The Real-World Test: Meeting Specialized Market Demands
To understand why this accelerated, highly competent pipeline is so critical, we only need to look at the daily realities of the Canadian public accounting sector. Firms are constantly competing for lucrative, complex contracts that require deep, specialized knowledge.
Consider the recent Request for Proposal (RFP) issued by Hockey Alberta and the Hockey Alberta Foundation for external audit services. This three-year contract isn't a standard, run-of-the-mill bookkeeping engagement. It requires bidding firms to demonstrate absolute mastery over two highly specific frameworks:
- Canadian Generally Accepted Auditing Standards (GAAS): Ensuring the integrity, independence, and thoroughness of the audit process.
- Canadian Accounting Standards for Not-for-Profit Organizations (ASNPO): Navigating the unique revenue recognition, fund accounting, and disclosure requirements inherent to provincial sports organizations and their associated charitable foundations.
"The ability of a mid-sized or regional firm to win and successfully execute specialized RFPs—such as provincial not-for-profit audits—is entirely dependent on the technical readiness of their junior and intermediate staff. When educational pathways lag, firm growth stalls."
When an organization like Hockey Alberta issues an RFP, the winning firm must staff that engagement with professionals who can hit the ground running. If a firm's junior staff—recent graduates—require a year of hand-holding just to understand the nuances of ASNPO fund deferrals, the firm's realization rates plummet, and the engagement becomes unprofitable. Redesigned programs like Okanagan College's are explicitly targeting these knowledge gaps, ensuring that graduates are fluent in the specific standards that drive firm revenue.

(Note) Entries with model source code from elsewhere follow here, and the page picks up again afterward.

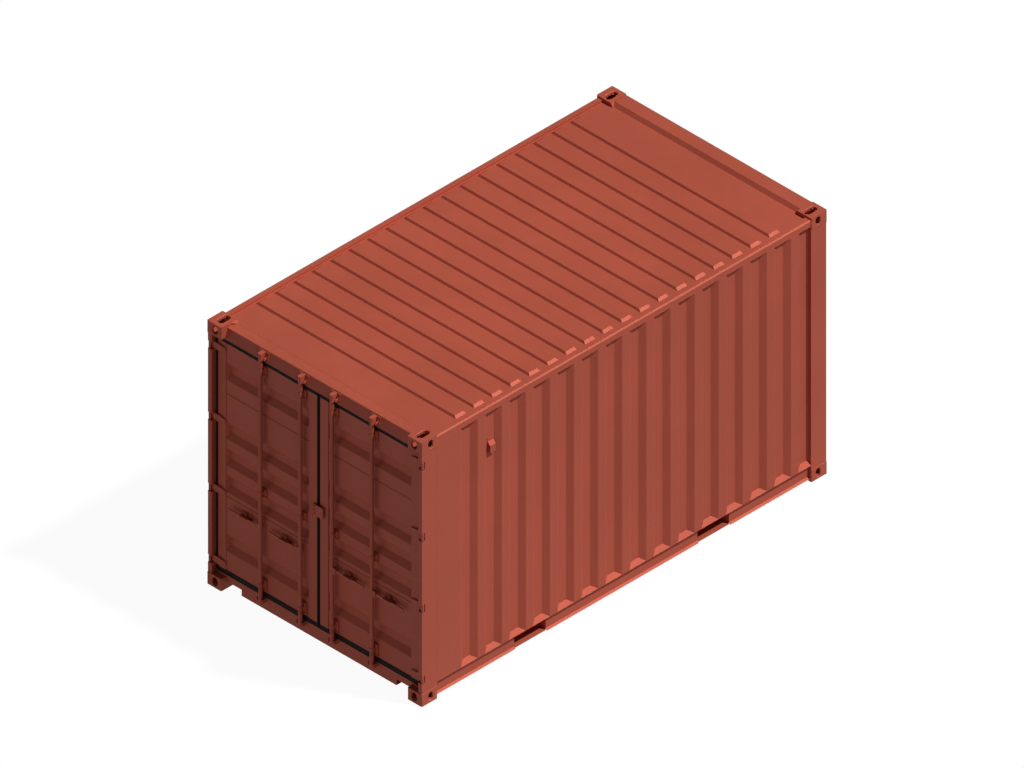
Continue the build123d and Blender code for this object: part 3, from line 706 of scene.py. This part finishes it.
def hinge_welds(side):
    """A bead along each hinge blade's foot, tip and top edge on the leaf."""
    word = leaf_word(side)
    y = DOOR + LEAF_FACE
    start = side * HINGE_WELD_START
    shoulder = side * HINGE_SHOULDER
    tip = side * HINGE_TIP
    beads = []
    for i in range(HINGES):
        z = HINGE_FIRST + i * HINGE_PITCH
        beads.append([(start, y, z + HINGE_HALF), (shoulder, y, z + HINGE_HALF),
                      (tip, y, z + HINGE_TIP_HALF), (tip, y, z - HINGE_TIP_HALF),
                      (shoulder, y, z - HINGE_HALF), (start, y, z - HINGE_HALF)])
    WELD.grow(f"hinge_welds_{word}", lines_mesh("weld_lines", beads), MATERIALS["gear_paint"],
              f"door_{word}", "gear_paint", Bead=0.0028, Ripple=0.0055, Seed=11)


for side in (-1, 1):
    seal_ring(side)
    panel_laps(side)
    gear_fixings(side)
    hinge_welds(side)


# Fittings: the castings with a broad bevel round each aperture
def slot_outline(size, grow):
    """A round-ended slot's outline, long way first, made larger all round."""
    run = (size[0] - size[1]) / 2
    radius = size[1] / 2 + grow
    steps = 10
    points = []
    for end, start in ((1, -90), (-1, 90)):
        for i in range(steps + 1):
            angle = math.radians(start + 180 * i / steps)
            points.append((end * run + radius * math.cos(angle), radius * math.sin(angle)))
    return points


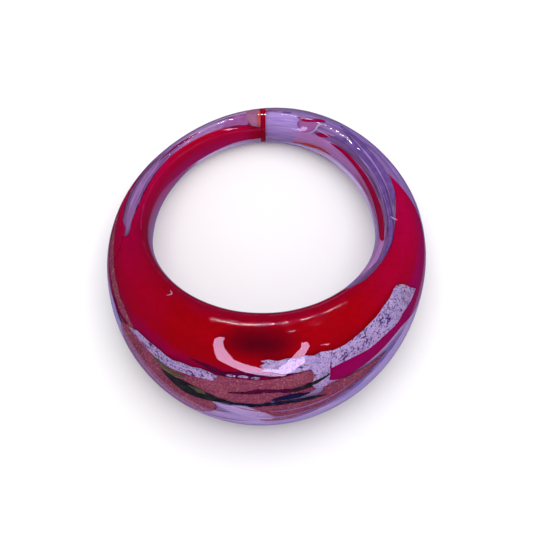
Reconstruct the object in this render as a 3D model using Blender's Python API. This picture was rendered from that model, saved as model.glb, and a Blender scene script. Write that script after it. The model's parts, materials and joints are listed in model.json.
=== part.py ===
"""A lampworked glass dome ring, lying on its side on a table.

A clear lilac heart is wound round a finger-sized mandrel between a thin finger band and an outer
casing. Colour lies on the heart, under the clear glass: red overlays, silver leaf, copper glitter
glass (aventurine), dark stringers and small chips. A red wafer closes the joint at the back.

Places on the ring are given as (around, section) in degrees. "around" runs round the finger hole,
0 at the middle of the dome, which faces -Y, and 90 at the right, +X. "section" runs round the
cross-section, 0 outwards, 90 up, 180 towards the finger and -90 down.
"""

import math

import bmesh
import bpy
import numpy as np
from mathutils import Vector

MM = 0.001

# The ring's own shape, mm and degrees.
HOLE_RADIUS = 8.75
HALF_HEIGHT_DOME, HALF_HEIGHT_BACK = 7.0, 1.7
HEIGHT_PEAK, HEIGHT_POWER = -4.5, 1.46
THICK_DOME, THICK_BACK = 6.48, 2.25
THICK_PEAK, THICK_POWER, THICK_SKEW = 6.5, 1.62, -0.33
SWELL, SWELL_PEAK, SWELL_POWER = 0.30, 165.0, 12  # the glass is thicker beside the joint
BACK_RISE = 0.12
ROUND_OUT, ROUND_IN, ROUND_UP = 2.03, 3.19, 2.2
# The dome is taller than the back, so the ring leans back as it lies.
LEAN = 14.2

# The clear glass over the heart, and what lies in the heart's surface.
SHELL_SHARE = 0.09  # of the thickness at that place
BAND_EDGE = 135.0  # section angle at which the casing ends and the finger band begins
RED_DEEP, GLITTER_DEEP, LEAF_DEEP, STRINGER_DEEP = 0.26, 0.20, 0.10, 0.14
GAP = 0.03  # between pieces, in depth
SIDE_GAP, FLOOR_GAP = 0.05, 0.07  # round an inlaid piece, and under it
WAFER_FROM, WAFER_TO = 177.35, 179.65

STEP_ROUND, STEP_SECTION = 9.0, 15.0

for old in list(bpy.data.objects):
    bpy.data.objects.remove(old, do_unlink=True)


def glass(name, colour, clear, rough=0.04, metal=0.0):
    material = bpy.data.materials.new(name)
    material.use_nodes = True
    shader = material.node_tree.nodes["Principled BSDF"]
    shader.inputs["Base Color"].default_value = (*colour, 1.0)
    shader.inputs["Transmission Weight"].default_value = clear
    shader.inputs["Roughness"].default_value = rough
    shader.inputs["Metallic"].default_value = metal
    shader.inputs["IOR"].default_value = 1.51
    material.diffuse_color = (*colour, 0.35 if clear else 1.0)
    return material


LILAC = glass("lilac_glass", (0.62, 0.45, 0.80), 1.0)
RED = glass("red_glass", (0.60, 0.005, 0.02), 0.0)
CRIMSON = glass("crimson_glass", (0.45, 0.005, 0.12), 0.0)
ORANGE = glass("orange_glass", (0.85, 0.25, 0.12), 0.0)
SILVER = glass("silver_leaf", (0.62, 0.55, 0.70), 0.0, 0.3, 1.0)
GLITTER = glass("aventurine", (0.36, 0.14, 0.15), 0.0, 0.3, 0.4)
DARK = glass("dark_green_glass", (0.01, 0.03, 0.03), 0.0)
NAVY = glass("navy_glass", (0.01, 0.015, 0.06), 0.0)
GREEN = glass("yellow_green_glass", (0.30, 0.36, 0.08), 0.0)


def spread(first, last, step):
    """Evenly spaced values from first up to, but not at, last."""
    return [first + k * step for k in range(math.ceil((last - first) / step - 1e-9))]


def signed_power(value, power):
    return math.copysign(abs(value) ** power, value)


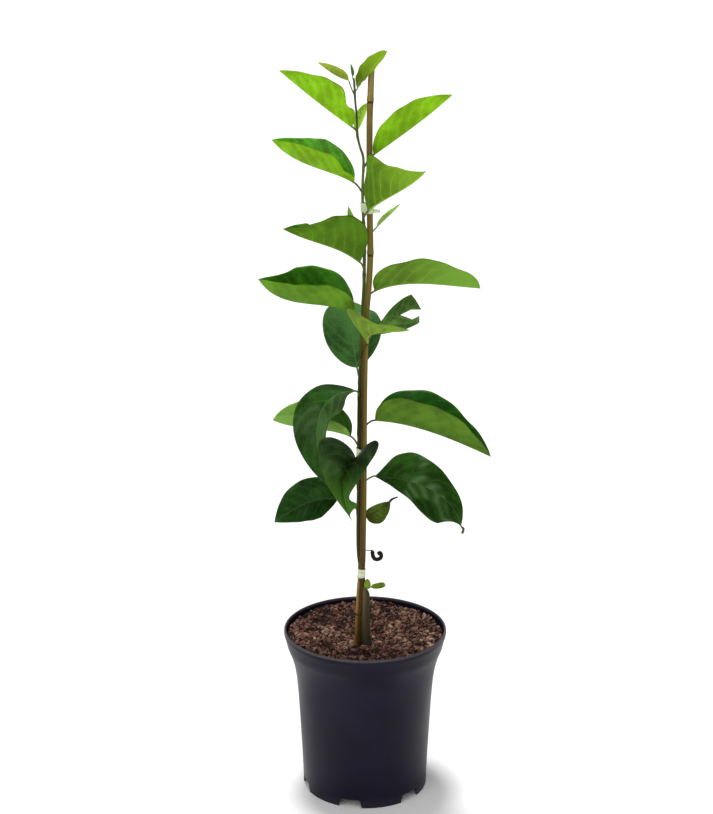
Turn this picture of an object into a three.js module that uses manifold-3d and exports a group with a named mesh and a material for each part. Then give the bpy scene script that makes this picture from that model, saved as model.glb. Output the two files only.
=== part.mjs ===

Comparing the Pathways: Traditional vs. Redesigned
To fully grasp the impact of these educational shifts, it is helpful to compare the traditional accounting education model with the new, accelerated post-baccalaureate pathways.
| Feature | Traditional BComm (Accounting Major) | Redesigned Post-Baccalaureate Diploma |
|---|---|---|
| Timeline to CPA PEP | 4 years (Standard undergraduate) | 1 to 2 years (Accelerated for degree holders) |
| Curriculum Focus | Broad business theory alongside accounting fundamentals. | Hyper-focused on CPA competency map and applied technical skills. |
| Candidate Profile | Direct from high school; building foundational professional skills. | Mature students/career changers; established professional soft skills. |
| Industry Alignment | Generalist approach; requires significant on-the-job specialization. | Designed alongside industry feedback to target immediate market gaps (e.g., ASNPO, Data Analytics). |
Practical Implications for Canadian Accounting Professionals
The modernization of accounting programs holds significant implications for various stakeholders within the Canadian accounting ecosystem. Whether you are a partner at a regional firm, a hiring manager, or a prospective CPA, the shifting educational landscape requires a strategic response.
1. Rethinking Campus Recruitment Strategies
For years, public accounting firms have relied on a cyclical "milk run" to university campuses, scooping up fourth-year undergraduates. However, HR directors and hiring partners must now broaden their scope. Actively targeting post-baccalaureate programs can yield candidates who are not only technically proficient but also possess the maturity to handle client-facing roles much earlier in their tenure.
2. Enhancing RFP Competitiveness
As seen with the Hockey Alberta audit contract, specialized knowledge is a competitive moat. Firms that actively recruit from modernized, intensive accounting programs can confidently bid on complex NPO, municipal, or highly regulated corporate audits. Knowing that your junior staff have been rigorously trained in current ASNPO and GAAS standards allows partners to price engagements more competitively, knowing realization rates won't be eaten up by excessive training hours.
3. Retention and Career Progression
Candidates emerging from streamlined programs are often highly motivated to achieve their CPA designation quickly. Firms that offer robust support for the CPA Professional Education Program (PEP) and the Common Final Examination (CFE) will naturally attract this top-tier talent. Furthermore, because these graduates are often career-changers, they tend to look for long-term homes rather than stepping-stone positions, potentially lowering early-career turnover rates.
The Road Ahead: Symbiosis Between Academia and Practice
The initiative taken by Okanagan College is unlikely to be an isolated event. As the CPA profession in Canada continues to grapple with shifting demographics, technological disruption, and complex regulatory environments, we can expect more post-secondary institutions to tear down their legacy curricula in favor of agile, industry-aligned programs.
For the Canadian accounting sector, this is a moment of profound optimism. The talent gap cannot be closed by firms working in isolation; it requires the exact kind of academic-industry symbiosis we are currently witnessing. By aligning the classroom directly with the boardroom—and the audit room—Canada is ensuring that its next generation of CPAs is not just academically qualified, but genuinely ready to lead.